Begin at the first line below and copy each line exactly, ending with the line where "if empty is" appears.
+++ Data shown +++
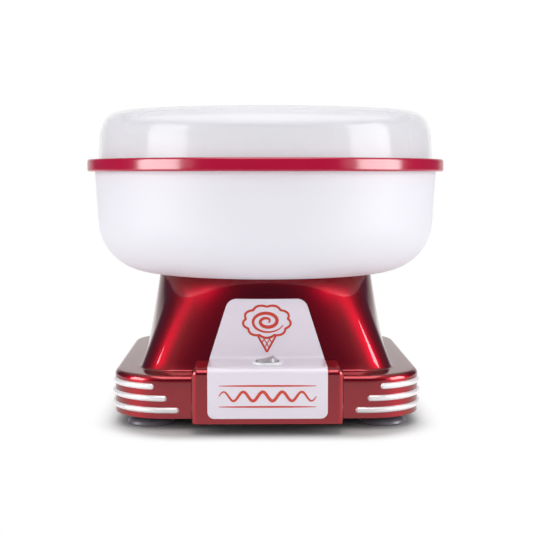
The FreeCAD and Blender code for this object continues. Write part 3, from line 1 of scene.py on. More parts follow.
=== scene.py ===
# %% [markdown]
# # A table-top cotton candy machine
# The machine has a lacquered red base with a motor in it, a white bowl that drops over a neck,
# a raspberry ring round the bowl's rim and a milky splash shield.  The engineering model comes
# as a fixed frame.  This lesson puts finished skins over the pieces that show, gives every
# other piece a real finish, and lights the whole as in a plain studio.  The frame is loaded
# first, because each new piece rides on one of its bodies.

# %% Load the frame
import json
import math

import bmesh
import bpy
import numpy as np
from mathutils import Matrix, Vector


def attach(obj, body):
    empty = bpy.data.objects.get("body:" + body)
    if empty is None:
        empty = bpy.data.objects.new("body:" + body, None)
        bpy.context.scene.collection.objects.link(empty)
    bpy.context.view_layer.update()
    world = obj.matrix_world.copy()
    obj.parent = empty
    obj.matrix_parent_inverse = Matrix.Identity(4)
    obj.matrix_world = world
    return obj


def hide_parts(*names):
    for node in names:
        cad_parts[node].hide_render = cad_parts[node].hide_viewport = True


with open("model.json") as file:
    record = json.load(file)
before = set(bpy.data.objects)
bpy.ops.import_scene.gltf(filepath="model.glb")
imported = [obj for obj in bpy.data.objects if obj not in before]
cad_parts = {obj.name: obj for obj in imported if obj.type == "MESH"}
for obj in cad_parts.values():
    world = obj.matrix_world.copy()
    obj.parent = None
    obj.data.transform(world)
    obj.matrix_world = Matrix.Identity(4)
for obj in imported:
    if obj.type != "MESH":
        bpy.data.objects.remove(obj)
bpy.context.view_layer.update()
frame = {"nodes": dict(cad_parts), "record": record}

nodes = frame["nodes"]
scene = bpy.context.scene

# %% [markdown]
# ## Sizes that several pieces share
# The skins have to meet the mechanical pieces under them, so the sizes they share are named
# once, in millimetres.  The origin is on the table under the spin axis; the front faces -Y.

# %% Shared sizes in millimetres
MM = 0.001
WALL = 2.5
PLINTH_HALF, PLINTH_CORNER, PLINTH_BOTTOM = 116.0, 42.0, 8.3
DECK_TOP, DECK_ROUND = 40.0, 4.0
TOWER_FOOT_HALF, TOWER_FOOT_CORNER = 97.0, 28.0
TOWER_RADIUS, TOWER_TOP = 86.5, 109.0
NECK_HOLE = 47.0
CONSOLE_HALF, CONSOLE_FRONT, CONSOLE_BACK, CONSOLE_TOP = 55.0, 135.0, 55.0, 48.0
CONSOLE_CORNER, CONSOLE_ROUND = 5.0, 4.0
PANEL_THICK, PANEL_HALF, PANEL_TOP_HALF = 1.6, 43.2, 29.0
PANEL_BOTTOM, PANEL_TOP = 12.5, 94.0
LEDGE = CONSOLE_TOP + PANEL_THICK
SWITCH_Y, SWITCH_HOLE = -117.0, 10.0
SQUARE = ((-1, -1), (1, -1), (1, 1), (-1, 1))
print("plinth", 2 * PLINTH_HALF, "mm wide, its deck", DECK_TOP, "mm up")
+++
Expected answer
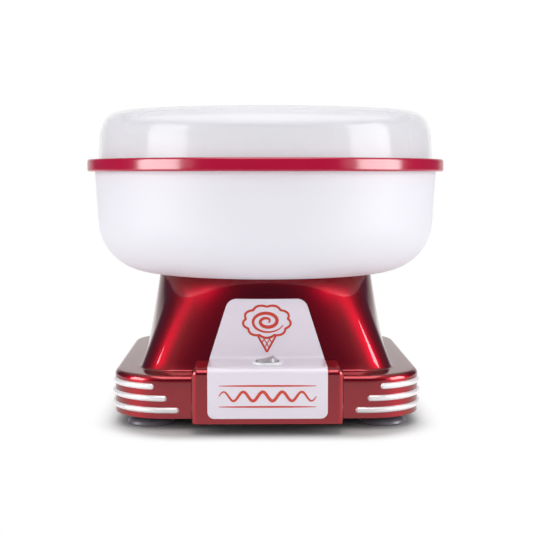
The FreeCAD and Blender code for this object continues. Write part 3, from line 1 of scene.py on. More parts follow.
=== scene.py ===
# %% [markdown]
# # A table-top cotton candy machine
# The machine has a lacquered red base with a motor in it, a white bowl that drops over a neck,
# a raspberry ring round the bowl's rim and a milky splash shield.  The engineering model comes
# as a fixed frame.  This lesson puts finished skins over the pieces that show, gives every
# other piece a real finish, and lights the whole as in a plain studio.  The frame is loaded
# first, because each new piece rides on one of its bodies.

# %% Load the frame
import json
import math

import bmesh
import bpy
import numpy as np
from mathutils import Matrix, Vector


def attach(obj, body):
    empty = bpy.data.objects.get("body:" + body)
    if empty is None:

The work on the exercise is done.